We see this constantly in cases where the process has been accelerated by monocrop agriculture. Monocrop farming is constantly dealing with crops being incredibly brittle and vulnerable to change.

And we see this in software. A protocol is created. An idea is born. A single implementation of that idea is adapted everywhere, because it works already, so people use it. Or a single implementation is so good, that people stop using all the other ones that came before it. Or a tool becomes so complex that nobody could hope to remake it from the ground up with the resources available to them. And then people find a bug in the code. And now everyone is scared, because everyone is vulnerable.

This has happened with TLS by way of OpenSSL. With any chrome bug by way of electron, With webp by way of libwebp. With data parsers, with video codecs, chat protocols, file sharing protocols, operating systems, with many many things. Heaven forbid someone find a way to attack libcurl!
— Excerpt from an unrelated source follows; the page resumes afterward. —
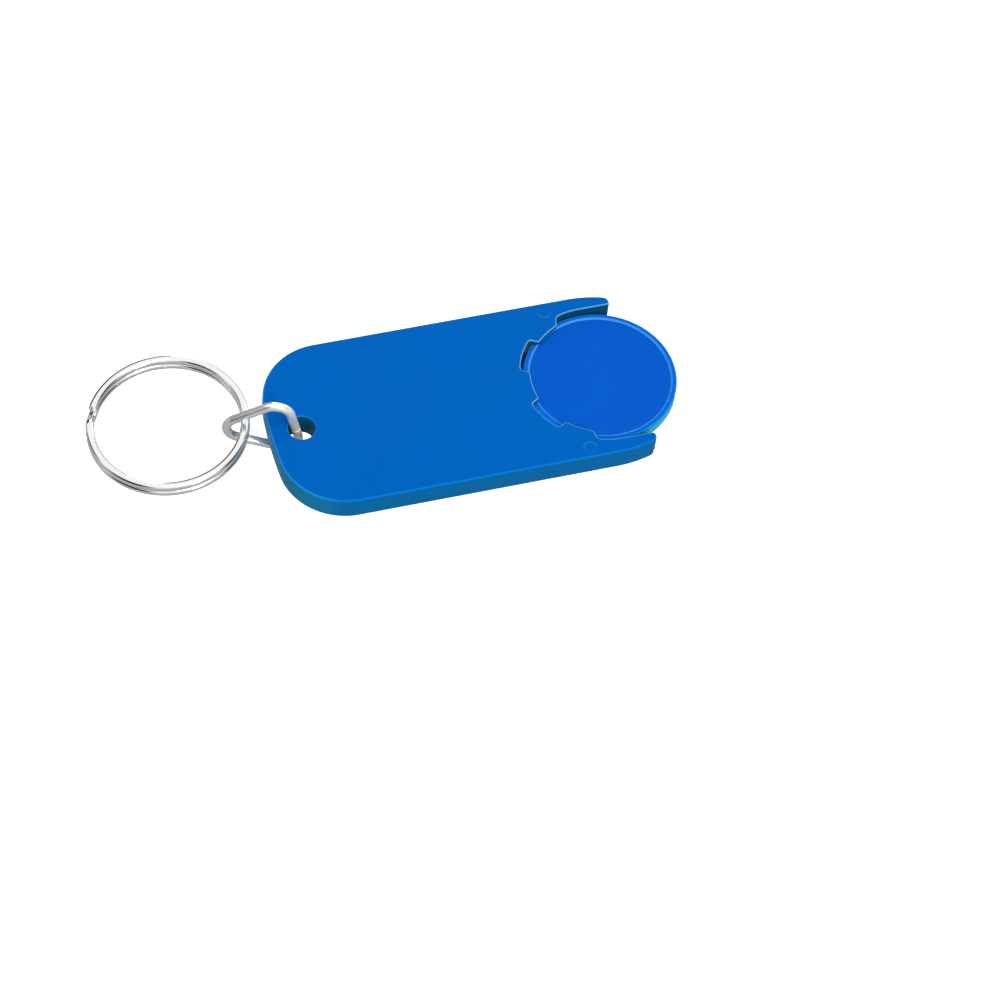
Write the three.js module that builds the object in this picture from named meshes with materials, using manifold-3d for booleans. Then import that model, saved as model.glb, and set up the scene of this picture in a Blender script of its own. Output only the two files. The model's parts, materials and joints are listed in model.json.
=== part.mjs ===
// Trolley and locker token in a key-ring holder: a moulded holder, a push-out token,
// a bent wire link through the holder's hole, and a two-turn split ring for keys.
// Millimetres, +Z up. The holder lies flat with its underside at z = 0 and the middle of
// its length at x = 0. +X points out of the token's mouth, and the keys hang towards -X.
import * as THREE from "three";
import { mergeVertices } from "three/addons/utils/BufferGeometryUtils.js";
import Module from "manifold-3d";

// ---- Token ----
const tokenDiameter = 23.25;
const tokenThickness = 2.25;
const tokenRimWidth = 0.8;
const tokenRecess = 0.22;
const tokenEdgeRadius = 0.25;

// ---- Running clearances ----
const tokenSideGap = 0.475; // token edge to pocket wall
const tokenFaceGap = 0.15; // token face to lip, above and below
const wireHolePlay = 1.35; // link wire to hole wall, all round
const linkPlateGap = 0.95; // link's lower leg below the underside, at the plate's end
const ringLinkSlack = 1.43; // inside of the link's far bend to the inside of the ring
const ringTurnGap = 0.06; // between the two turns of the ring

// ---- Holder ----
const holderLength = 56;
const armWidth = 2.38; // from pocket wall to outer edge, at the pocket's widest
const topLipThickness = 0.72;
const bottomLipThickness = 0.93;
const faceEdgeRadius = 0.35;
const endCornerRadius = 9.9;
const endBowRadius = 70;
const mouthDepth = 5; // arm tips to pocket centre
const armTaperLength = 6.2;
const armTaperInset = 1.05;
const armTipOuterRadius = 0.8;
const armTipInnerRadius = 0.45;
const holeInset = 4.75; // plate end to hole centre

// ---- Lips that hold the token, seen from the pocket centre with 0 deg at the mouth ----
const topLipReach = 1.5;
const topSideLipEdge = 3.85; // flat side of each side lip, behind the pocket centre
const topSideLipEnd = 136.5;
const topBackLipHalfAngle = 14.5;
const bottomLipReach = 1.6;
const tipLipReach = 1.7;
const tipLipStart = 0.15; // in front of the pocket centre
const tipLipCorner = 0.8;
const bottomMidLipStartInner = 142;
const bottomMidLipStartOuter = 138;
const bottomMidLipEdge = 3.8; // flat side of each middle lip, off the centre line
const lipRoot = 0.8; // how far each lip is carried into the wall

// ---- Wire link ----
const linkWire = 1.4;
const linkRise = 6.0; // top corner above the holder's top face
const linkTopOut = 2.55; // top corner, out from the hole's axis
const linkFootIn = 0.55; // bottom corner, back from the hole's axis
const linkReach = 9.3; // far corner past the plate's end
const linkBendRadius = 2.45;
const linkSideShift = 0.45; // the wire rests off the hole's axis, to one side
const linkSwing = 15.5; // deg the link is swung round the hole at rest
const linkButtGap = 0.12;

// ---- Split ring ----
const ringDiameter = 24.3; // over the outside
const ringWireWidth = 1.3;
const ringWireThickness = 1.15;
const ringTilt = 4.5; // deg its far side lies lower than the link
const ringSideShift = 0.4; // off the link's own plane
const ringLift = 0.2; // above the middle of the gap between the link's legs
const ringCrankAt = 176; // deg round the ring from the link to the middle of the crank
const ringCrankAngle = 13;
const ringEndGapAngle = 2;

// ---- Derived ----
const tokenRadius = tokenDiameter / 2;
const pocketRadius = tokenRadius + tokenSideGap;
const pocketHeight = tokenThickness + 2 * tokenFaceGap;
const pocketFloor = bottomLipThickness;
const pocketRoof = pocketFloor + pocketHeight;
const holderThickness = pocketRoof + topLipThickness;
const halfWidth = pocketRadius + armWidth;
const plateEnd = -holderLength / 2;
const mouthEnd = holderLength / 2;
const pocketX = mouthEnd - mouthDepth;
const holeX = plateEnd + holeInset;
const holeRadius = linkWire / 2 + wireHolePlay;
const wireRadius = linkWire / 2;

const wasm = await Module();
wasm.setup();

// Boolean solid of a closed geometry: only positions are kept, and shared corners are merged.
function solidOf(geometry) {
  const bare = geometry.clone();
  bare.deleteAttribute("normal");
  bare.deleteAttribute("uv");
  const merged = mergeVertices(bare, 1e-4);
  const mesh = new wasm.Mesh({
    numProp: 3,
    vertProperties: merged.attributes.position.array,
    triVerts: new Uint32Array(merged.index.array),
  });
  return new wasm.Manifold(mesh);
}

function geometryOf(solid) {
  const mesh = solid.getMesh();
  const geometry = new THREE.BufferGeometry();
  geometry.setAttribute("position", new THREE.BufferAttribute(mesh.vertProperties, 3));
  geometry.setIndex(new THREE.BufferAttribute(mesh.triVerts, 1));
  geometry.computeVertexNormals();
  return geometry;
}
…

The industry and culture around technology sees re-making something that already exists as "duplicated effort", that serves no purpose. So often it happens only to get around licensing restrictions or a lack of open source code. But it serves other purposes. To reinforce the foundations. To ensure that if something is vulnerable, not everything is weakened while it adapts. To find places where the protocol was violated because the only implementation of the protocol did not notice the violation (looking at you Matrix). To provide options, to explore other ways of solving the same problem.

And to reproduce the knowledge necessary to understand these technologies in the first place. Because someone's got to maintain what we build now, and none of us last forever.


violet-spark
@violet-spark

This has happened with TLS by way of OpenSSL. With any chrome bug by way of electron, With webp by way of libwebp. With data parsers, with video codecs, chat protocols, file sharing protocols, operating systems, with many many things. Heaven forbid someone find a way to attack libcurl!

GUESS WHAT, FUCKER

The one rated HIGH is probably the worst curl security flaw in a long time.

good luck to curl team. we're all counting on you.